==== DATA SHOWN
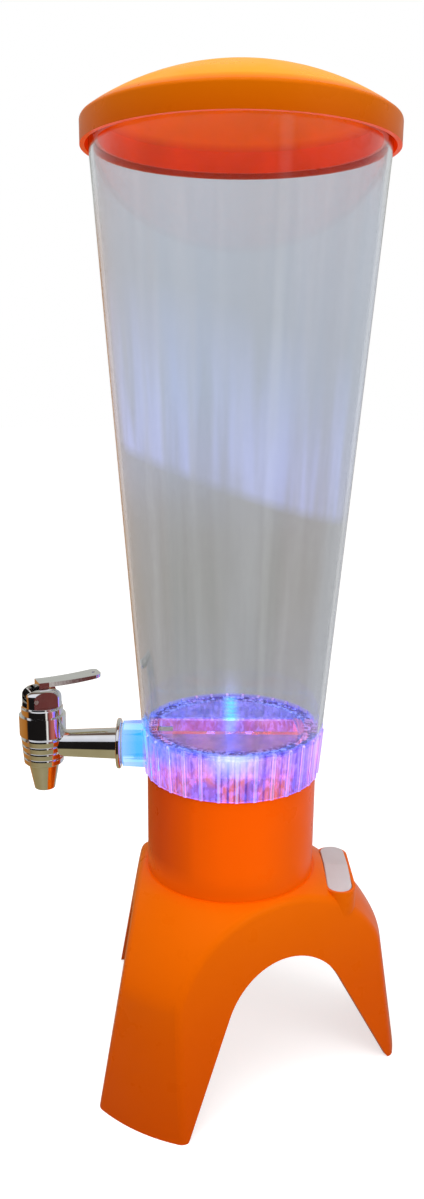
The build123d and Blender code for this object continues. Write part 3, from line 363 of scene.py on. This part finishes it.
def clear_floor():
    """Container floor: painted glow stands in for the lamp light that spreads blue through the plate and
    orange and pink along the trough.
    """
    shader = Shader("clear_floor", Transmission_Weight=1.0, IOR=1.35, Roughness=0.06)
    x, y, z = (shader.axis(letter) for letter in "XYZ")
    radius = shader.math("SQRT", shader.math("ADD", shader.times(x, x), shader.times(y, y)))
    rim = shader.spread(radius, 0.0385, 0.0430)
    specks = shader.spread(shader.noise(460, 2, (1, 1, 0.5)), 0.47, 0.56)
    tint = shader.ramp(shader.noise(40, 2), (0.3, (0.40, 0.38, 0.66)), (0.7, (0.52, 0.46, 0.70)))
    dark = shader.times(rim, shader.spread(specks, 0.0, 1.0, 0.9, 0.0))
    shader.colour(shader.mix(dark, tint, (0.05, 0.05, 0.20)))

    # plate: violet behind the trough, greyer before it, a dashed ring at the rim
    blotch = shader.noise(110, 3, (1, 1, 0.4))
    back = shader.mix(shader.spread(blotch, 0.40, 0.62), (0.10, 0.13, 0.52), (0.22, 0.20, 0.60))
    near = shader.mix(shader.spread(blotch, 0.40, 0.62), (0.11, 0.11, 0.27), (0.24, 0.17, 0.27))
    plate = shader.mix(shader.spread(y, -0.012, -0.010), near, back)
    ring = shader.mix(specks, (0.01, 0.015, 0.16), (0.22, 0.32, 0.95))
    glow = shader.mix(rim, plate, ring)

    # cyan beam with rungs, from the middle to the back
    span = shader.distance(x)
    beam = shader.times(shader.spread(span, 0.001, 0.006, 1.0, 0.0), shader.spread(y, -0.002, 0.004))
    rungs = shader.spread(shader.math("SINE", shader.times(y, 900.0)), -0.2, 0.5, 0.55, 1.0)
    beam = shader.times(beam, rungs)
    glow = shader.mix(beam, glow, (0.02, 0.46, 1.0))

    in_trough = shader.times(
        shader.spread(z, floor_high.z - 0.0012, floor_high.z - 0.0006, 1.0, 0.0),
        shader.spread(shader.distance(y), 0.0113, 0.0116, 1.0, 0.0),
    )
    warm = shader.mix(shader.spread(shader.noise(60, 1), 0.42, 0.6), (1.0, 0.22, 0.08), (0.95, 0.15, 0.22))
    warm = shader.mix(shader.spread(span, 0.002, 0.011, 0.8, 0.0), warm, (0.30, 0.22, 0.95))
    shader.link(shader.mix(in_trough, glow, warm), shader.surface.inputs["Emission Color"])
    level = shader.spread(shader.noise(90, 3), 0.3, 0.7, 0.50, 0.85)
    level = shader.math("ADD", level, shader.times(beam, 0.7))
    shader.link(level, shader.surface.inputs["Emission Strength"])
    shader.bump(shader.noise(120, 2), 0.0003, 0.3)
    return shader.material


def chrome():
    """Bright plating with faint swirls and dulled patches."""
    shader = Shader("chrome_plate", Metallic=1.0)
    shader.colour(shader.ramp(shader.noise(90, 3), (0.3, (0.78, 0.77, 0.75)), (0.7, (0.85, 0.85, 0.86))))
    shader.rough(shader.noise(150, 4), 0.03, 0.09)
    shader.bump(shader.noise(320, 2), 0.00003, 0.35)
    return shader.material


def white_plastic():
    shader = Shader("white_plastic", Specular_IOR_Level=0.5)
    shader.colour(shader.ramp(shader.noise(70, 3), (0.3, (0.60, 0.58, 0.60)), (0.7, (0.66, 0.65, 0.68))))
    shader.rough(shader.noise(200, 3), 0.30, 0.42)
    shader.bump(shader.noise(3000, 1), 0.00003, 0.4)
    return shader.material


def plain(name, first, second, scale, low, high, grain=0.00004, **sockets):
    """Two close tones by noise, roughness between low and high, fine grain."""
    shader = Shader(name, **sockets)
    shader.colour(shader.ramp(shader.noise(scale, 3), (0.35, first), (0.65, second)))
    shader.rough(shader.noise(scale * 1.7, 3), low, high)
    shader.bump(shader.noise(scale * 12, 2), grain, 0.5)
    return shader.material


def lamp(name, colour, strength):
    shader = Shader(name, Roughness=0.15)
    shader.surface.inputs["Base Color"].default_value = (0.8, 0.85, 1.0, 1)
    shader.link(
        shader.ramp(shader.noise(300, 2), (0.4, colour), (0.6, tuple(min(1, c * 1.2) for c in colour))),
        shader.surface.inputs["Emission Color"],
    )
    shader.surface.inputs["Emission Strength"].default_value = strength
    return shader.material


def dress(material, *names):
    for name in names:
        for slot in nodes[name].material_slots:
            slot.material = material


def dress_nodes():
    dress(orange_base(), "base_shell")
    dress(orange_lid(), "lid")
    dress(
        plain("orange_under", (0.72, 0.11, 0.0), (0.78, 0.14, 0.0), 50, 0.4, 0.55),
        "base_cover", "battery_door",
    )
    dress(clear_wall(), "container_tube")
    dress(clear_floor(), "container_floor")
    dress(chrome(), "tap_body", "tap_flange", "tap_bonnet", "tap_lever", "tap_nut")
    dress(white_plastic(), "switch_rocker")
    dress(
        plain("silicone", (0.62, 0.62, 0.60), (0.70, 0.70, 0.68), 120, 0.55, 0.7),
        "tap_washer_outer", "tap_washer_inner", "tap_seal",
    )
    dress(
        plain("steel", (0.50, 0.50, 0.50), (0.62, 0.62, 0.63), 260, 0.22, 0.38, Metallic=1.0),
        "tap_plunger", "tap_spring", "lever_pin", "plunger_pin", "board_screws", "cover_screws",
        "door_screw", "battery_springs", "battery_plates",
    )
    dress(plain("board", (0.01, 0.10, 0.04), (0.02, 0.14, 0.05), 140, 0.35, 0.5), "led_board")
    dress(plain("black_plastic", (0.012, 0.012, 0.013), (0.02, 0.02, 0.02), 160, 0.4, 0.55), "switch_body")
    dress(plain("cell_sleeve", (0.02, 0.022, 0.028), (0.035, 0.037, 0.045), 90, 0.25, 0.35), "batteries")
    lens = Shader("lens_plastic", Transmission_Weight=1.0, IOR=1.4, Roughness=0.18)
    lens.colour(lens.ramp(lens.noise(160, 2), (0.3, (0.85, 0.85, 1.0)), (0.7, (1.0, 0.92, 1.0))))
    lens.bump(lens.noise(400, 1), 0.0002, 0.4)
    dress(lens.material, "led_lens")
    dress(lamp("led_glow", (0.25, 0.35, 1.0), 8.0), "leds")


# ------------------------------------------------------------------ studio
def set_world():
    """White behind the object, soft white for plain surfaces, a banded room for polished ones."""
    world = bpy.data.worlds.new("studio")
    bpy.context.scene.world = world
    world.use_nodes = True
    tree = world.node_tree
    tree.nodes.clear()

    def add(kind, **settings):
        node = tree.nodes.new(kind)
        for key, value in settings.items():
            setattr(node, key, value)
        return node

    def ramp(source, *stops):
        node = add("ShaderNodeValToRGB")
        elements = node.color_ramp.elements
        while len(elements) < len(stops):
            elements.new(0.5)
        for element, (position, colour) in zip(elements, stops):
            element.position = position
            element.color = (*colour, 1)
        tree.links.new(source, node.inputs[0])
        return node.outputs[0]

    def background(colour, strength):
        node = add("ShaderNodeBackground")
        node.inputs["Strength"].default_value = strength
        if isinstance(colour, tuple):
            node.inputs["Color"].default_value = (*colour, 1)
        else:
            tree.links.new(colour, node.inputs["Color"])
        return node.outputs[0]

    def choose(factor, first, second):
        node = add("ShaderNodeMixShader")
        tree.links.new(factor, node.inputs[0])
        tree.links.new(first, node.inputs[1])
        tree.links.new(second, node.inputs[2])
        return node.outputs[0]

    def math(operation, first, second):
        node = add("ShaderNodeMath", operation=operation)
        for slot, value in zip(node.inputs, (first, second)):
            if isinstance(value, (int, float)):
                slot.default_value = value
            else:
                tree.links.new(value, slot)
        return node.outputs[0]

    direction = add("ShaderNodeSeparateXYZ")
    tree.links.new(add("ShaderNodeTexCoord").outputs["Generated"], direction.inputs[0])
    x, y, z = direction.outputs
    azimuth = math("ADD", math("DIVIDE", math("ARCTAN2", y, x), 2 * pi), 0.5)
    walls = ramp(
        azimuth,
        (0.0, (0.45, 0.17, 0.03)),
        (0.035, (0.40, 0.14, 0.02)),
        (0.06, (0.010, 0.009, 0.009)),
        (0.320, (0.012, 0.010, 0.010)),
        (0.330, (0.95, 0.93, 0.90)),
        (0.345, (0.95, 0.93, 0.90)),
        (0.355, (0.10, 0.03, 0.03)),
        (0.40, (0.50, 0.13, 0.11)),
        (0.50, (0.42, 0.20, 0.22)),
        (0.56, (0.42, 0.47, 0.58)),
        (0.70, (0.52, 0.54, 0.58)),
        (0.78, (0.50, 0.25, 0.08)),
        (1.0, (0.45, 0.17, 0.03)),
    )
    ceiling = ramp(
        math("ADD", math("MULTIPLY", y, 0.5), 0.5),
        (0.0, (0.60, 0.63, 0.72)),
        (0.30, (0.88, 0.90, 0.97)),
        (0.42, (0.80, 0.80, 0.84)),
        (0.47, (0.12, 0.08, 0.06)),
        (0.60, (0.16, 0.11, 0.08)),
        (0.68, (0.42, 0.42, 0.38)),
        (1.0, (0.52, 0.53, 0.50)),
    )
    table = ramp(
        math("ADD", math("MULTIPLY", x, 0.5), 0.5),
        (0.0, (0.30, 0.22, 0.09)),
        (0.4, (0.36, 0.31, 0.17)),
        (1.0, (0.30, 0.26, 0.14)),
    )

    def blend(factor, first, second):
        node = add("ShaderNodeMix", data_type="RGBA")
        tree.links.new(factor, node.inputs[0])
        tree.links.new(first, node.inputs[6])
        tree.links.new(second, node.inputs[7])
        return node.outputs[2]

    above = math("ADD", z, math("MULTIPLY", math("MINIMUM", y, 0.0), 0.48))
    room = blend(ramp(above, (0.08, (0, 0, 0)), (0.14, (1, 1, 1))), walls, ceiling)
    room = blend(ramp(math("ADD", z, 1.0), (0.46, (1, 1, 1)), (0.52, (0, 0, 0))), room, table)
    paths = add("ShaderNodeLightPath")
    seen = math("MAXIMUM", paths.outputs["Is Camera Ray"], paths.outputs["Is Transmission Ray"])
    soft = background((1.0, 0.99, 0.97), 0.62)
    shiny = background(room, 1.0)
    white = background((1.0, 1.0, 1.0), 1.0)
    surface = choose(seen, choose(paths.outputs["Is Glossy Ray"], soft, shiny), white)
    tree.links.new(surface, add("ShaderNodeOutputWorld").inputs["Surface"])


def add_area_light(name, place, target, size, power, colour=(1, 1, 1)):
    data = bpy.data.lights.new(name, "AREA")
    data.size = size
    data.energy = power
    data.color = colour
    light = bpy.data.objects.new(name, data)
    light.location = place
    light.rotation_euler = (Vector(target) - Vector(place)).to_track_quat("-Z", "Y").to_euler()
    light.visible_glossy = False
    light.visible_transmission = False
    bpy.context.scene.collection.objects.link(light)


def add_point_light(name, place, radius, power, colour):
    data = bpy.data.lights.new(name, "POINT")
    data.shadow_soft_size = radius
    data.energy = power
    data.color = colour
    light = bpy.data.objects.new(name, data)
    light.location = place
    light.visible_camera = False
    light.visible_glossy = False
    light.visible_transmission = False
    bpy.context.scene.collection.objects.link(light)


def add_lights():
    add_area_light("overhead", (-0.15, -0.35, 1.5), (0, 0, 0.2), 1.0, 11)
    add_area_light("side", (1.1, -0.9, 0.7), (0, 0, 0.2), 0.7, 5)
    above_lens = lens_high.z + 0.004
    add_point_light("lamp_blue", (-0.008, -0.004, above_lens), 0.004, 0.03, (0.2, 0.4, 1.0))
    add_point_light("lamp_pink", (0.012, -0.01, above_lens), 0.004, 0.03, (1.0, 0.25, 0.6))


def add_floor():
    """Pale floor, wide and plain; it looks white and keeps a soft shadow."""
    mesh = bpy.data.meshes.new("floor")
    half = 6.0
    seen_glow = 0.64  # brings the lit floor up to white for the camera
    corners = [(-half, -half, 0), (half, -half, 0), (half, half, 0), (-half, half, 0)]
    mesh.from_pydata(corners, [], [(0, 1, 2, 3)])
    floor = bpy.data.objects.new("floor", mesh)
    bpy.context.scene.collection.objects.link(floor)
    shader = Shader("pale_floor", Roughness=0.8, Specular_IOR_Level=0.1)
    shader.colour(shader.ramp(shader.noise(3, 2), (0.3, (0.60, 0.60, 0.60)), (0.7, (0.62, 0.62, 0.62))))
    paths = shader.add("ShaderNodeLightPath")
    shader.surface.inputs["Emission Color"].default_value = (1, 1, 1, 1)
    level = shader.times(paths.outputs["Is Camera Ray"], seen_glow)
    shader.link(level, shader.surface.inputs["Emission Strength"])
    white = shader.add("ShaderNodeEmission")
    through = shader.add("ShaderNodeMixShader")
    shader.link(paths.outputs["Is Transmission Ray"], through.inputs[0])
    shader.link(shader.surface.outputs[0], through.inputs[1])
    shader.link(white.outputs[0], through.inputs[2])
    shader.link(through.outputs[0], shader.output.inputs["Surface"])
    mesh.materials.append(shader.material)
    floor.visible_glossy = False


add_camera()
dress_nodes()
set_world()
add_lights()
add_floor()
bpy.context.scene.view_settings.view_transform = "Standard"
========
— WHAT TO WORK ON —
Where a line holds "scene", copy it out.

— PROBLEM SOLUTION —
The build123d and Blender code for this object continues. Write part 3, from line 363 of scene.py on. This part finishes it.
    bpy.context.scene.world = world
    bpy.context.scene.collection.objects.link(light)
    bpy.context.scene.collection.objects.link(light)
    bpy.context.scene.collection.objects.link(floor)
bpy.context.scene.view_settings.view_transform = "Standard"